WORK REQUIRED
Quote precisely the run of lines opening with the line containing "body = cuvette()" and closing with the line containing "obj.matrix_parent_inverse = Matrix.Identity(4)", and nothing else.

INFORMATION PROVIDED
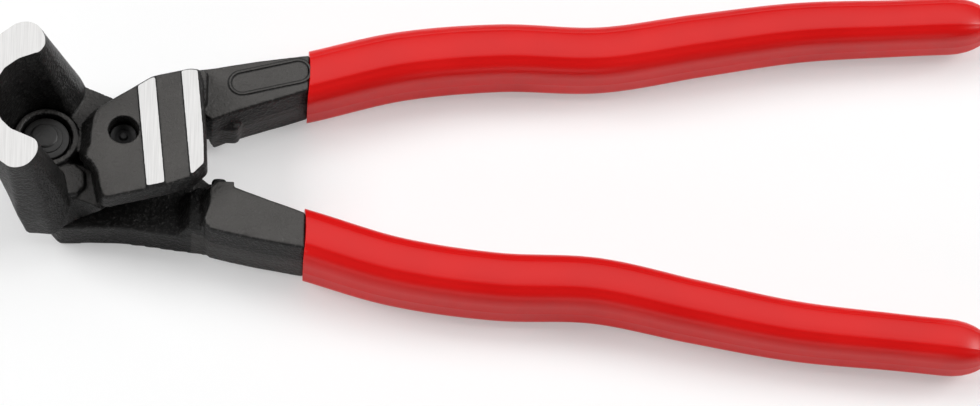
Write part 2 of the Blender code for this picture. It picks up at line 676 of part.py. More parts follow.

---

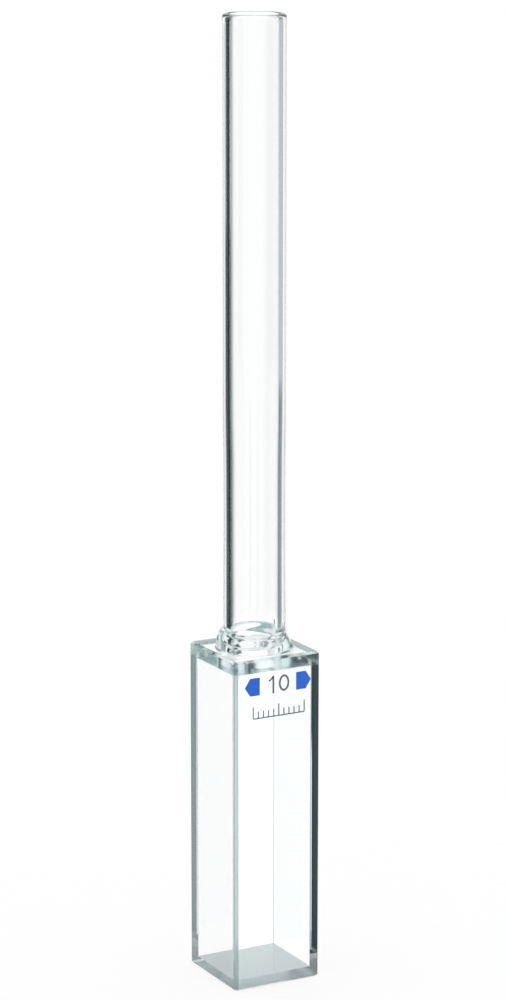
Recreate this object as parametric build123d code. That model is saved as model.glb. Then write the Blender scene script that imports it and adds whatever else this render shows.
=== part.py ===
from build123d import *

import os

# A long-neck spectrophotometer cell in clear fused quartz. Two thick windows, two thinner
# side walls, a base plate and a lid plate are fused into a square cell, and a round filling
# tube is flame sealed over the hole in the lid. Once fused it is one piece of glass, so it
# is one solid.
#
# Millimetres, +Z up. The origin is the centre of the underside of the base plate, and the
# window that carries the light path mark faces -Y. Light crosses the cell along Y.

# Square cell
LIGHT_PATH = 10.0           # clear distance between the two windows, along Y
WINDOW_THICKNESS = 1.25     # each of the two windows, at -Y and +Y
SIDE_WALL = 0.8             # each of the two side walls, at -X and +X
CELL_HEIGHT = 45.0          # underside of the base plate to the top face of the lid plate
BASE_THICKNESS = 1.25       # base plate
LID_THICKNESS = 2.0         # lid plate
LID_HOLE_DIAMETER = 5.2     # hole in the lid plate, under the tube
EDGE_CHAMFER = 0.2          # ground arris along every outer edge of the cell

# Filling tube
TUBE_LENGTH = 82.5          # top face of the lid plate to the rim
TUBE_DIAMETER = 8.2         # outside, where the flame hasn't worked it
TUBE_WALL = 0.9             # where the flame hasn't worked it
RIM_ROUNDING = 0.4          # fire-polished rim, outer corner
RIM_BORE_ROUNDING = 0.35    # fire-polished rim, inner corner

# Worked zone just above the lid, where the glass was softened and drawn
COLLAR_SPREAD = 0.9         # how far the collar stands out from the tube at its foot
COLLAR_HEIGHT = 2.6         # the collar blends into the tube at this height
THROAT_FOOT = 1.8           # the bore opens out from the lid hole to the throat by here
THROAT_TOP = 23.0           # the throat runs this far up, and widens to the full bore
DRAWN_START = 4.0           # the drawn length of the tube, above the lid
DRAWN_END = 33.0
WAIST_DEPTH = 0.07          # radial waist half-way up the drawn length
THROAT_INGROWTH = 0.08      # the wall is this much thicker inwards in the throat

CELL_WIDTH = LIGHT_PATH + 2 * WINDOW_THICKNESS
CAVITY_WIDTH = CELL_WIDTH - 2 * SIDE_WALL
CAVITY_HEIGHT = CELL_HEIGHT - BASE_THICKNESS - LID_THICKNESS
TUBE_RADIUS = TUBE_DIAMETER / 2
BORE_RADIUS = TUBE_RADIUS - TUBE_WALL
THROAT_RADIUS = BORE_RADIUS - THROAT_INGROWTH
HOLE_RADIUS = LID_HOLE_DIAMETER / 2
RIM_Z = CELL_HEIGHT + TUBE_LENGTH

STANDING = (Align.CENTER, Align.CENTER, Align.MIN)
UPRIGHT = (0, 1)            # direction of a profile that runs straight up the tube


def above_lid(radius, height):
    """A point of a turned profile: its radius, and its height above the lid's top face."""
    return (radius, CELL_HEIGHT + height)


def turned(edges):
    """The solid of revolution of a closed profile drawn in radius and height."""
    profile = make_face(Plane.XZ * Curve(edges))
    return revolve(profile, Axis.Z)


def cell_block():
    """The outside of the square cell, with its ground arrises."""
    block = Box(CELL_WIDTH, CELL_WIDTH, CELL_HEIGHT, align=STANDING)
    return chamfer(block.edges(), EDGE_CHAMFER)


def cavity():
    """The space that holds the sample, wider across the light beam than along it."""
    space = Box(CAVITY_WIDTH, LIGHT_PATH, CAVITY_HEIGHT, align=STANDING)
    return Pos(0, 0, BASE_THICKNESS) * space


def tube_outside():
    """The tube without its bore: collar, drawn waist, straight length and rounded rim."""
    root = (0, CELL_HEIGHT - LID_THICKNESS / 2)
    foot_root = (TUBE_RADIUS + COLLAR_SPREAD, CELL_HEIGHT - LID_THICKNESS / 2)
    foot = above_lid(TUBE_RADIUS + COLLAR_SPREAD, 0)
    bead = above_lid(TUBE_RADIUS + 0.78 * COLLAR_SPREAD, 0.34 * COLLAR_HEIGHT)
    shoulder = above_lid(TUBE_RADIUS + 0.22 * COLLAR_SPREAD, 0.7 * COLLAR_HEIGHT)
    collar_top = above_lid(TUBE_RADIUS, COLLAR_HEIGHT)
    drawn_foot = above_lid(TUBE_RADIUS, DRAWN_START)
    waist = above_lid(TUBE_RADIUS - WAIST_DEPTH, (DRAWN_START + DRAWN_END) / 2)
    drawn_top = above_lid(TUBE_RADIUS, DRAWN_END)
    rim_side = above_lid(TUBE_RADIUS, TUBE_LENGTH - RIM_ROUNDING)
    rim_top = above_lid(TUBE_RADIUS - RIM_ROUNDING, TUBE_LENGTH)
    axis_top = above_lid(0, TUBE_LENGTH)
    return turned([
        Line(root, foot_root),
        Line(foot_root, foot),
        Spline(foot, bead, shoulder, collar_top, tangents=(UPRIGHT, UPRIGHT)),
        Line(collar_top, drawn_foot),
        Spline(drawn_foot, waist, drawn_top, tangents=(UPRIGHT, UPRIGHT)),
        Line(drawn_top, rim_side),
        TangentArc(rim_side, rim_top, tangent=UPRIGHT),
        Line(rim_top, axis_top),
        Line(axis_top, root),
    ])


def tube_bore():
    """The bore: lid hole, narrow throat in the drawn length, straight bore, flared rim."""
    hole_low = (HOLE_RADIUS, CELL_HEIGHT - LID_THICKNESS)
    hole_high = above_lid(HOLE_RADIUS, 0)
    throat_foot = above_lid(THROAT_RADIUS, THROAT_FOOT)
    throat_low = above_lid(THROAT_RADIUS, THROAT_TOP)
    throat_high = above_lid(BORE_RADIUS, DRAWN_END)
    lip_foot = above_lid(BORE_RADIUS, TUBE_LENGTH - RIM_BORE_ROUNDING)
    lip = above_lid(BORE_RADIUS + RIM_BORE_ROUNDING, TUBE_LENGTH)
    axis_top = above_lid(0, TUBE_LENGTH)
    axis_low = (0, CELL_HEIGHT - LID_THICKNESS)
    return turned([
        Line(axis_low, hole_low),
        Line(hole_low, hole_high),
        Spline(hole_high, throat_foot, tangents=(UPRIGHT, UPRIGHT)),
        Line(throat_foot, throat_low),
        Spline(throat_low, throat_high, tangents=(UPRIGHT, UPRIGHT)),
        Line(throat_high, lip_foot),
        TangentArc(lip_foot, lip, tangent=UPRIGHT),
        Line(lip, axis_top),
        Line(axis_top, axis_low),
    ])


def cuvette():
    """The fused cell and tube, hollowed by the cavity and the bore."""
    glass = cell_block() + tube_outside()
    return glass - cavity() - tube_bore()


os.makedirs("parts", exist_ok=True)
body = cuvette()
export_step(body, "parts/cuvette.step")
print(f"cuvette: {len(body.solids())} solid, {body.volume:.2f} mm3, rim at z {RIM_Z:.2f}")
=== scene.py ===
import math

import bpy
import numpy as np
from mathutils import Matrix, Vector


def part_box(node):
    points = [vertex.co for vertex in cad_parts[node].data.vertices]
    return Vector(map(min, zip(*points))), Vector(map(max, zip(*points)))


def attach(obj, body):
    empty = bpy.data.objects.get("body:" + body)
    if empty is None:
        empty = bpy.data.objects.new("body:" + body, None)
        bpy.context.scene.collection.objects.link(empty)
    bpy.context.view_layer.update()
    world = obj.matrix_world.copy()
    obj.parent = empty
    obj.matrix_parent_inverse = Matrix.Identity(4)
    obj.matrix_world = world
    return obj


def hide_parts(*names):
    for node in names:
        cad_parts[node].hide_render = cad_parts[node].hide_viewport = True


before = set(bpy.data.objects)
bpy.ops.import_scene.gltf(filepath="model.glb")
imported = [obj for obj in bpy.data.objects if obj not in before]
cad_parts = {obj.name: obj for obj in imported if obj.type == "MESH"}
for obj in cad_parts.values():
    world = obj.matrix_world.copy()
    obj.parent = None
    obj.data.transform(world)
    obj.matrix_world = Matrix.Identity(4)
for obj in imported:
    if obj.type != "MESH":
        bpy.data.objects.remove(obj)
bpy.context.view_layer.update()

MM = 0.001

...

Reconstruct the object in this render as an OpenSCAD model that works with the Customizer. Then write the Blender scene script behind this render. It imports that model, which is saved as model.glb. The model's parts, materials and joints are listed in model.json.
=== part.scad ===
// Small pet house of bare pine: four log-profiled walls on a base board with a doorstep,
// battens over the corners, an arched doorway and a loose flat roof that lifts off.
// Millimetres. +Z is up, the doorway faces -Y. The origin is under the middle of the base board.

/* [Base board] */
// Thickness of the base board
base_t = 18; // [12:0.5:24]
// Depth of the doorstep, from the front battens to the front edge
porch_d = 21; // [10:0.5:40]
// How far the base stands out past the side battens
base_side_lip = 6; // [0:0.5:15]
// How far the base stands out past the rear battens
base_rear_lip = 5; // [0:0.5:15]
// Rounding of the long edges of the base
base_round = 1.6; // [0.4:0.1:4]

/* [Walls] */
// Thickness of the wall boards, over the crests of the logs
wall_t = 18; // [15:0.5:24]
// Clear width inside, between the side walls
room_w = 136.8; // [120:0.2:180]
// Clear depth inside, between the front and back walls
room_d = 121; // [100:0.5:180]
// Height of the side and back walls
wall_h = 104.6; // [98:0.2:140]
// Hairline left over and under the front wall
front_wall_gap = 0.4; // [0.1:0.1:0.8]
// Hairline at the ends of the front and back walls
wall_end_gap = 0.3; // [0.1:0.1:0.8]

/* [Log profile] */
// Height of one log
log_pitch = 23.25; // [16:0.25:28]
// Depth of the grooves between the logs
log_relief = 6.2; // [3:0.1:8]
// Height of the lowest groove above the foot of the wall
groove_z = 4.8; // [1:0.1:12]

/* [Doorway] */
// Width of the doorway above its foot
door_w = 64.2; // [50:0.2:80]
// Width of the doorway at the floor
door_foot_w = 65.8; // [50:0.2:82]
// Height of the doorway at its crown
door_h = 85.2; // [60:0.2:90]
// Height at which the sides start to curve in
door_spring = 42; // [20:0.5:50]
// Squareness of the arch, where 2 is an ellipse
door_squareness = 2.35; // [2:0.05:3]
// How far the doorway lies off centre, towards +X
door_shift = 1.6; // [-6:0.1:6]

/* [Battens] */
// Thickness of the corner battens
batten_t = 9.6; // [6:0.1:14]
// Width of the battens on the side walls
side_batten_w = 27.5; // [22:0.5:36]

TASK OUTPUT
body = cuvette()
export_step(body, "parts/cuvette.step")
print(f"cuvette: {len(body.solids())} solid, {body.volume:.2f} mm3, rim at z {RIM_Z:.2f}")
=== scene.py ===
import math

import bpy
import numpy as np
from mathutils import Matrix, Vector


def part_box(node):
    points = [vertex.co for vertex in cad_parts[node].data.vertices]
    return Vector(map(min, zip(*points))), Vector(map(max, zip(*points)))


def attach(obj, body):
    empty = bpy.data.objects.get("body:" + body)
    if empty is None:
        empty = bpy.data.objects.new("body:" + body, None)
        bpy.context.scene.collection.objects.link(empty)
    bpy.context.view_layer.update()
    world = obj.matrix_world.copy()
    obj.parent = empty
    obj.matrix_parent_inverse = Matrix.Identity(4)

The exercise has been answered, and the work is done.